Artists apply a technique to elicit emotions, and nothing arouses a stronger emotional response than archetypes – such as those (Domination, Submission, Pain, Humiliation, Power, Surrender…) upon which BDSM is based. Seen from this perspective, there are naturally countless artists who integrated the iconography of extreme eroticism in their works and I could never list them. Some of them surely use these elements more constantly and gracefully than others, with a restraint that elevates them from the mass of those simply looking for a gut reaction. Talking about Italy, the first name springing to my mind is for example Saturno Buttò.

 

  • Fetish is a very successful erotic illustration genre. Do you attribute this to its refined aesthetic, to an unexpectedly large number of enthusiasts, or to some other reason?

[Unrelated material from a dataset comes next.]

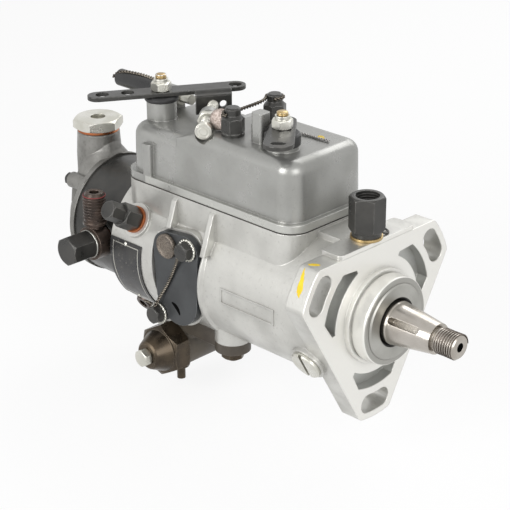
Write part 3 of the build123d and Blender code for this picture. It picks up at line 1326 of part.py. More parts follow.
# Stop shaft, lever and nut
lever_bottom_z = stop_boss_top_z + stop_seal_height + 0.2
lever_top_z = lever_bottom_z + stop_lever_thickness
with BuildPart() as stop_shaft:
    bar(control_collar_radius, shaft_foot_z - 2.5, shaft_foot_z, stop_centre, upwards)
    bar(control_shaft_radius, shaft_foot_z - 2.5, lever_bottom_z, stop_centre, upwards)
    bar(control_stud_radius, lever_bottom_z - 1, lever_top_z + lock_nut_height + 1.8, stop_centre, upwards)
stop_shaft.part.label = "stop_shaft"

with BuildPart() as stop_lever:
    with BuildSketch(stop_plane.offset(lever_bottom_z)):
        with Locations((stop_lever_front - stop_lever_front_half_width, 0)):
            Circle(stop_lever_front_half_width)
        with Locations((-stop_lever_rear + stop_lever_rear_half_width, 0)):
            Circle(stop_lever_rear_half_width)
        make_hull()
        with Locations((stop_slot_offset, 0)):
            SlotOverall(stop_slot_length, stop_slot_width, rotation=90, mode=Mode.SUBTRACT)
        Circle(control_stud_radius + seat_gap, mode=Mode.SUBTRACT)
    extrude(amount=stop_lever_thickness)
stop_lever.part.label = "stop_lever"

with BuildPart() as stop_nut:
    lock_nut(stop_centre, lever_top_z)
stop_nut.part.label = "stop_nut"

# Inspection cover and its screws with their washers
cover_plate_face = window_pad_face + inspection_gasket
with BuildPart() as inspection_cover:
    with BuildSketch(Plane.XZ.offset(cover_plate_face)):
        inspection_outline()
        for screw_x, screw_z in inspection_screw_places:
            with Locations((screw_x, screw_z)):
                Circle(inspection_screw_radius + seat_gap, mode=Mode.SUBTRACT)
    extrude(amount=inspection_plate)
inspection_cover.part.label = "inspection_cover"

inspection_face = cover_plate_face + inspection_plate
with BuildPart() as inspection_screws:
    for screw_x, screw_z in inspection_screw_places:
        place = (screw_x, 0, screw_z)
        bar(inspection_screw_radius, window_pad_face - 5.4, inspection_face, place, near_direction)
        bar(inspection_washer_radius, inspection_face, inspection_face + 1.4, place, near_direction)
        hex_bar(inspection_screw_head, inspection_face + 1, inspection_face + 6.4, place, near_direction,
                1.0)
inspection_screws.part.label = "inspection_screws"

# Lead seals
lead_disc_face = inspection_face
with BuildPart() as lead_seals:
    turn([(lead_disc_face, 0), (lead_disc_face, side_seal_radius),
          (lead_disc_face + 2.2, side_seal_radius), (lead_disc_face + 3, side_seal_radius - 0.9),
          (lead_disc_face + 3, 0)], (side_seal_x, 0, side_seal_z), near_direction)
    turn([(cover_top_z, 0), (cover_top_z, 4.6), (cover_top_z + 0.8, 5.2), (cover_top_z + 3.2, 5.0),
          (cover_top_z + 3.8, 4), (cover_top_z + 3.8, 0)], (top_seal_x, top_seal_y, 0), upwards)
lead_seals.part.label = "lead_seals"

# Locking wires, through the cap nuts and the inspection screws
wire_radius = 0.45
wire_z = cover_top_z + 7


def wire(*points):
    """Round wire through points, its corners rounded."""
    with BuildLine(mode=Mode.PRIVATE) as path:
        FilletPolyline(*points, radius=1.2)
    start = path.line @ 0
    with BuildSketch(Plane(origin=start, z_dir=path.line % 0), mode=Mode.PRIVATE) as section:
        Circle(wire_radius)
    sweep(section.sketch, path=path.line)


with BuildPart() as locking_wires:
    nut_reach = cap_nut_across_flats / 2 + wire_radius
    wire((cap_nut_x + 2, cap_nut_near_y + nut_reach, wire_z),
         (cap_nut_x + 3.5, cap_nut_near_y + 12, wire_z - 2),
         (cap_nut_x + 3.0, cap_nut_far_y - 11, wire_z - 2),
         (cap_nut_x + 2, cap_nut_far_y - nut_reach, wire_z))
    wire_face = -inspection_face - wire_radius - 2
    wire((inspection_screw_x - 5.3, wire_face, inspection_screw_z),
         (inspection_screw_x - 7.4, wire_face + 0.5, inspection_screw_z),
         (side_seal_x + side_seal_radius + 0.7, wire_face + 1, side_seal_z))
    wire((side_seal_x - 2.5, wire_face + 1, side_seal_z - 8),
         (side_seal_x - 4.5, wire_face + 1, side_seal_z - 18),
         (inspection_ear_x + 2, wire_face, inspection_ear_z + 6))
locking_wires.part.label = "locking_wires"

# Blank data plate wrapped on the barrel, with its rivet
with BuildPart() as data_plate:
    with BuildSketch(Plane.YZ.offset(plate_rear_x)):
        with BuildLine():
            inner_arc = CenterArc((0, 0), barrel_rear_radius + 0.02, 180 - plate_top_angle,
                                  plate_top_angle - plate_bottom_angle)
            outer_arc = CenterArc((0, 0), barrel_rear_radius + plate_thickness, 180 - plate_top_angle,
                                  plate_top_angle - plate_bottom_angle)
            Line(inner_arc @ 0, outer_arc @ 0)
            Line(inner_arc @ 1, outer_arc @ 1)
        make_face()
    extrude(amount=plate_front_x - plate_rear_x)
data_plate.part.label = "data_plate"

# Return adapter on the flange's pad with its brass washer
adapter_centre = (adapter_x, adapter_y, 0)
adapter_base_z = pad_top_z + washer_thickness
adapter_top_z = adapter_base_z + adapter_height
with BuildPart() as return_adapter:
    bar(adapter_shank_radius - seat_gap, pad_top_z - 8, adapter_base_z + 1, adapter_centre, upwards)
    bar(adapter_across_flats / 2 - 0.6, adapter_base_z, adapter_base_z + adapter_neck + 1, adapter_centre,
        upwards)
    hex_bar(adapter_across_flats, adapter_base_z + adapter_neck, adapter_top_z, adapter_centre, upwards, 1.2,
            adapter_turn)
    bar(adapter_thread_radius, adapter_top_z - 12, adapter_top_z + 1, adapter_centre, upwards, Mode.SUBTRACT)
    bar(2.5, pad_top_z - 9, adapter_top_z, adapter_centre, upwards, Mode.SUBTRACT)
return_adapter.part.label = "return_adapter"

with BuildPart() as return_washer:
    turn([(pad_top_z, adapter_shank_radius + seat_gap), (pad_top_z, adapter_washer_radius),
          (adapter_base_z, adapter_washer_radius), (adapter_base_z, adapter_shank_radius + seat_gap)],
         adapter_centre, upwards)
return_washer.part.label = "return_washer"

# Governor spring, hooked on the arm
with BuildPart() as governor_spring:
    with BuildLine() as governor_coil:
        Helix(4.8, 48, spring_coil_radius, center=(0, 0, 0))
    with BuildSketch(Plane(origin=governor_coil.line @ 0, z_dir=governor_coil.line % 0)):
        RegularPolygon(spring_wire_radius, 6)
    sweep()
spring_place = (arm_x - arm_thickness / 2 - 1.2, -0.5, arm_top_z - 4)
governor_spring.part = Plane(origin=spring_place, z_dir=(-1, 0, 0)) * governor_spring.part
governor_spring.part.label = "governor_spring"

sub_parts = [
    pump_housing, neck_plug, seal_retainer, shaft_seal, drive_bush, drive_shaft, weight_retainer, *flyweights,
    thrust_sleeve, governor_arm, governor_spring, control_bracket, link_rod, metering_valve, drive_plate,
    distributor_rotor, plungers_and_shoes, transfer_rotor, transfer_pump_liner, cam_ring,
    cam_advance_pin, hydraulic_head, end_plate, end_plate_screws, inlet_plug, outlet_banjo_bolts,
    outlet_banjos, copper_washers, head_lock_screw, advance_housing, advance_spring_cap,
    advance_end_bolt, advance_end_plug, advance_piston, advance_spring, advance_stud_nut,
    locating_fitting, governor_cover, gaskets, cover_studs, cover_cap_nuts, speed_screws,
    max_speed_sleeve, control_shaft_seals, throttle_shaft, throttle_arm, throttle_nut, stop_shaft,
    stop_lever, stop_nut, inspection_cover, inspection_screws, lead_seals, locking_wires, data_plate,
    return_adapter, return_washer,
]
os.makedirs("parts", exist_ok=True)
for piece in sub_parts:
    export_step(piece.part, f"parts/{piece.part.label}.step")
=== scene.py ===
"""Studio scene of the diesel injection pump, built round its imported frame."""

import json
import logging
import math
import random
from dataclasses import dataclass, field
from enum import Enum

import bmesh
import bpy
from mathutils import Matrix, Vector
from mathutils.bvhtree import BVHTree

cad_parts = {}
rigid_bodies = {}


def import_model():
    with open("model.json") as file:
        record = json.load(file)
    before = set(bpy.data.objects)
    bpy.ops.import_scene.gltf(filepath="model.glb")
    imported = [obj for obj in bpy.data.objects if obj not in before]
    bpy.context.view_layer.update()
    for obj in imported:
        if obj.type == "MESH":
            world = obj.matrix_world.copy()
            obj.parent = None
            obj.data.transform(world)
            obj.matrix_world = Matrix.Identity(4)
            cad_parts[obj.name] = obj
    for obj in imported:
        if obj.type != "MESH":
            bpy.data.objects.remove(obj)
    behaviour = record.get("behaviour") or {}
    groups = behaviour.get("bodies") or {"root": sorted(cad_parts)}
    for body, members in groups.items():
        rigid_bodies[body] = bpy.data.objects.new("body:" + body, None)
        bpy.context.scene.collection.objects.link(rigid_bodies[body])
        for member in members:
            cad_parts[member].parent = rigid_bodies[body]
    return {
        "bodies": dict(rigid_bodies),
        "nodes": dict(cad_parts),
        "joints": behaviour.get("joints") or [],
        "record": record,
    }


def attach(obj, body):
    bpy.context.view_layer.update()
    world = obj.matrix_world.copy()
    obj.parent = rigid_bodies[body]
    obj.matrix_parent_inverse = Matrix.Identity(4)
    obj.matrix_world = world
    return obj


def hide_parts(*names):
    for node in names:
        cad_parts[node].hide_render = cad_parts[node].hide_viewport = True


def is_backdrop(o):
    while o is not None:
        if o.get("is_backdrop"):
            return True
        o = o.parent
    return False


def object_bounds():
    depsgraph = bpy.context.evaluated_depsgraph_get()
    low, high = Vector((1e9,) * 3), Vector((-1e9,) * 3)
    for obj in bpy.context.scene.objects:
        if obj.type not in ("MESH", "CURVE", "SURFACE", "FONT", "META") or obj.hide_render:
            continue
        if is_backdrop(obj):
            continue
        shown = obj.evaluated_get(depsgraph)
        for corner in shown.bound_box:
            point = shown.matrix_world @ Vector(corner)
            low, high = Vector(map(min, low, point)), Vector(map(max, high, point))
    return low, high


LOG = logging.getLogger("pump")
MM = 0.001

# How a patch is laid on a surface: metres, then millimetres
RAY_START = 0.006
RAY_REACH = 0.02
UNDERSIDE_LIFT = 0.01
PATCH_HEIGHT = 0.1

# Distances under which bmesh joins or drops geometry, in metres
WELD = 1e-7
SLIVER = 1e-8
PLATE_WELD = 1e-6

# Degrees from one point of a hole or of a bar's round end to the next
HOLE_STEP = 10
END_STEP = 15

# How far a paint patch's rim strays, as a share of its size
RIM_SHAKE = 0.16

BEVEL_SAMPLES = 6
SHADE_SAMPLES = 4


class Axis(Enum):
    """Named directions of the pump's frame."""

    SHAFT = (1.0, 0.0, 0.0)
    NEAR = (0.0, -1.0, 0.0)
    UP = (0.0, 0.0, 1.0)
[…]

Again, archetypes surely are somewhat responsible – just like the infinite possibilities of creating hypersexualized bodies allowed by fetish compared to the relatively limited range of representation allowed by a nude figure, in my opinion.

 

  • Can BDSM be considered more a mind thing than a physical one, or talking about sexuality is the disconnection between mind and body too subtle to be quantified?

In my experience over 90% of any kind of healthy sexuality involves the mind and the soul instead of pure physicality. The latter is undoubtedly pretty important itself, but if it regularly becomes the focus it just devalues the most wonderful experience we can ever have as homo sapiens sapiens.